In support of his convictions, Senator McCain introduced an amendment to the house version of the Bill. This amendment, which was approved overwhelmingly by the Senate, requires that "No person in the custody or under the effective control of the Department of Defense or under detention in a Department of Defense facility shall be subject to any treatment or technique of interrogation not authorized by and listed in the United States Army Field Manual on Intelligence Interrogation." This amendment, which clearly sets out the rules for treatment of prisoners, was vigorously objected to by the White House. The President has even threatened to veto the legislation if this provision is included in the final version.

Since Senator McCain's amendment is not included in the House version it must be negotiated during the House - Senate conference. This amendment is obviously a slap in the face of the Bush administration and particularly in the face of Secretary Donald Rumsfeld, but in my opinion Senator McCain and his colleagues have "called them as they see them." I hope that the Senate conferees stand firm during the conference and insist that this provision remain.

Wednesday, October 05, 2005


Here it is, October 5, 2005 and I have been procrastinating about starting this blog. There is a lot to talk about in the context of my stated objective so I will begin with the aftermath of the recent hurricanes, especially Katrina.

In response to our President's generous offer that "we will spend whatever it costs" to repair the devastation along the gulf coast, the potential contractors are lining up at the trough and elbowing each other out of the way. Meanwhile, the politicians, especially those in Louisiana and Mississippi are putting wish lists together to the tune of $200 to $300 billion dollars. Governor Barbour of Mississippi has even said publicly that there should be no monitoring of the spending of Federal dollars. He has said "we in Mississippi know how to spend the money." That is scarey to me!

President Bush and the Republican-dominated Congress seem to be happy with these numbers and have proposed various ways to pay for it, none of which make sense to me. It has been proposed that the Congress continue with making the tax cuts for high income individuals permanent, which would increase the Federal deficit even more (it is already projected at ~$300 billion). Meanwhile, to pay for the cleanup the Republicans have proposed cutting the pork out of the highway bill, by cutting other domestic spending, and perhaps even delaying implementation of the Medicare prescription add-on by a year.

Cutting pork from the highway bill is about as likely as the sun rising in the west tomorrow! With elections for all Representatives and one-third of Senators coming up next year the incumbents need the pork.

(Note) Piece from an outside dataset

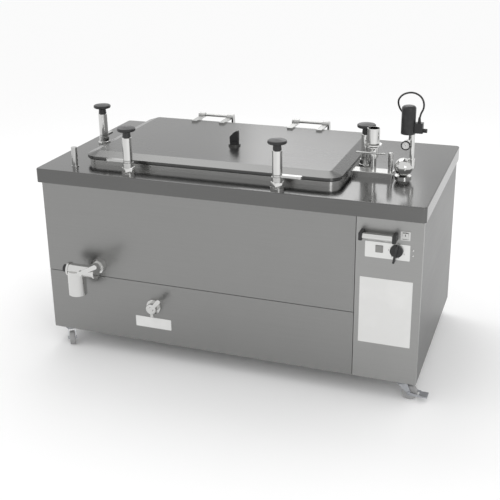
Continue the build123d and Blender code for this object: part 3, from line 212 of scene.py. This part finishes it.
def twin(piece, name, shift, body):
    """A copy with its own mesh, moved by a vector."""
    copy = piece.copy()
    copy.data = piece.data.copy()
    bpy.context.scene.collection.objects.link(copy)
    copy.parent = None
    copy.matrix_world = Matrix.Identity(4)
    copy.data.transform(Matrix.Translation(shift))
    copy.name = name
    copy.data.name = name
    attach(copy, body)
    return copy


# Shader groups that several finishes share
def new_group(name, inputs, outputs):
    group = bpy.data.node_groups.new(name, "ShaderNodeTree")
    for label, kind, value in inputs:
        socket = group.interface.new_socket(name=label, in_out="INPUT", socket_type=kind)
        if value is not None:
            socket.default_value = value
    for label, kind in outputs:
        group.interface.new_socket(name=label, in_out="OUTPUT", socket_type=kind)
    start = group.nodes.new("NodeGroupInput")
    end = group.nodes.new("NodeGroupOutput")
    return group, start, end


def make_brush_lines():
    """Fine parallel lines of a brushed sheet, and the broad cloudiness left by wiping."""
    group, start, end = new_group(
        "brush_lines",
        [
            ("Vector", "NodeSocketVector", None),
            ("Stretch", "NodeSocketVector", (2.0, 260.0, 260.0)),
            ("Cloud Scale", "NodeSocketFloat", 3.0),
        ],
        [("Line", "NodeSocketFloat"), ("Cloud", "NodeSocketFloat")],
    )
    stretch = group.nodes.new("ShaderNodeVectorMath")
    stretch.operation = "MULTIPLY"
    group.links.new(start.outputs["Vector"], stretch.inputs[0])
    group.links.new(start.outputs["Stretch"], stretch.inputs[1])
    line = group.nodes.new("ShaderNodeTexNoise")
    line.inputs["Scale"].default_value = 1.0
    line.inputs["Detail"].default_value = 5.0
    line.inputs["Roughness"].default_value = 0.6
    group.links.new(stretch.outputs["Vector"], line.inputs["Vector"])
    cloud = group.nodes.new("ShaderNodeTexNoise")
    cloud.inputs["Detail"].default_value = 4.0
    cloud.inputs["Distortion"].default_value = 0.6
    group.links.new(start.outputs["Vector"], cloud.inputs["Vector"])
    group.links.new(start.outputs["Cloud Scale"], cloud.inputs["Scale"])
    group.links.new(line.outputs["Fac"], end.inputs["Line"])
    group.links.new(cloud.outputs["Fac"], end.inputs["Cloud"])
    return group


def make_metal_tone():
    """Colour and roughness of a metal from its lines and clouds."""
    group, start, end = new_group(
        "metal_tone",
        [
            ("Base", "NodeSocketColor", (0.5, 0.5, 0.5, 1)),
            ("Line", "NodeSocketFloat", 0.5),
            ("Cloud", "NodeSocketFloat", 0.5),
            ("Line Amount", "NodeSocketFloat", 0.1),
            ("Cloud Amount", "NodeSocketFloat", 0.1),
            ("Roughness", "NodeSocketFloat", 0.3),
            ("Roughness Spread", "NodeSocketFloat", 0.1),
        ],
        [("Color", "NodeSocketColor"), ("Roughness", "NodeSocketFloat")],
    )

    def math(operation, first, second):
        node = group.nodes.new("ShaderNodeMath")
        node.operation = operation
        for index, value in enumerate((first, second)):
            if isinstance(value, (int, float)):
                node.inputs[index].default_value = value
            else:
                group.links.new(value, node.inputs[index])
        return node.outputs[0]

    line_shift = math("MULTIPLY", math("SUBTRACT", start.outputs["Line"], 0.5), start.outputs["Line Amount"])
    cloud_shift = math("MULTIPLY", math("SUBTRACT", start.outputs["Cloud"], 0.5), start.outputs["Cloud Amount"])
    factor = math("ADD", math("ADD", line_shift, cloud_shift), 1.0)
    tone = group.nodes.new("ShaderNodeVectorMath")
    tone.operation = "SCALE"
    group.links.new(start.outputs["Base"], tone.inputs[0])
    group.links.new(factor, tone.inputs["Scale"])
    group.links.new(tone.outputs["Vector"], end.inputs["Color"])
    spread = math("MULTIPLY", math("SUBTRACT", start.outputs["Cloud"], 0.5), start.outputs["Roughness Spread"])
    fine = math("MULTIPLY", math("SUBTRACT", start.outputs["Line"], 0.5), start.outputs["Roughness Spread"])
    rough = math("ADD", math("ADD", start.outputs["Roughness"], spread), fine)
    group.links.new(rough, end.inputs["Roughness"])
    return group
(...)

It also seems likely that even the Republicans would have difficulty cutting much from domestic spending, and the Medicare prescription addition is one of the President's few victories. Thus while probably most of us want the Federal government to assist with the rebuilding, none of us really wants to "bite the bullet" to pay for it.

Does this mean that we will increase the deficit to an even greater level than it is already? I hope not. Aren't the Republicans the party of fiscal responsibility and balanced budgets? One would hardly suspect that for the past five years as our leaders have led us deeper and deeper into the clutches of the foreign lenders.

A quick look at the Treasury Department's list of "MAJOR FOREIGN HOLDERS OF TREASURY SECURITIES IN 2005" reveals that Japan is far and away the largest holder of US debt instruments, followed by rapidly increasing China in second place. Others in the top ten of creditors are Taiwan, Korea, and OPEC. Given recent attitudes by China we should ask how much more of our country do we want to sell to them. I for one would like to reduce their ownership.

So how do we pay for the cleanup? If we are really serious about it should we increase our taxes to pay for it? Should we cut so-called discretionary spending? Our representatives in Congress (House and Senate) will take the path that is, in the short run, the easiest unless we speak out. We can't just sit around at home and do nothing. We must all get involved by writing to our representatives and telling them what we want.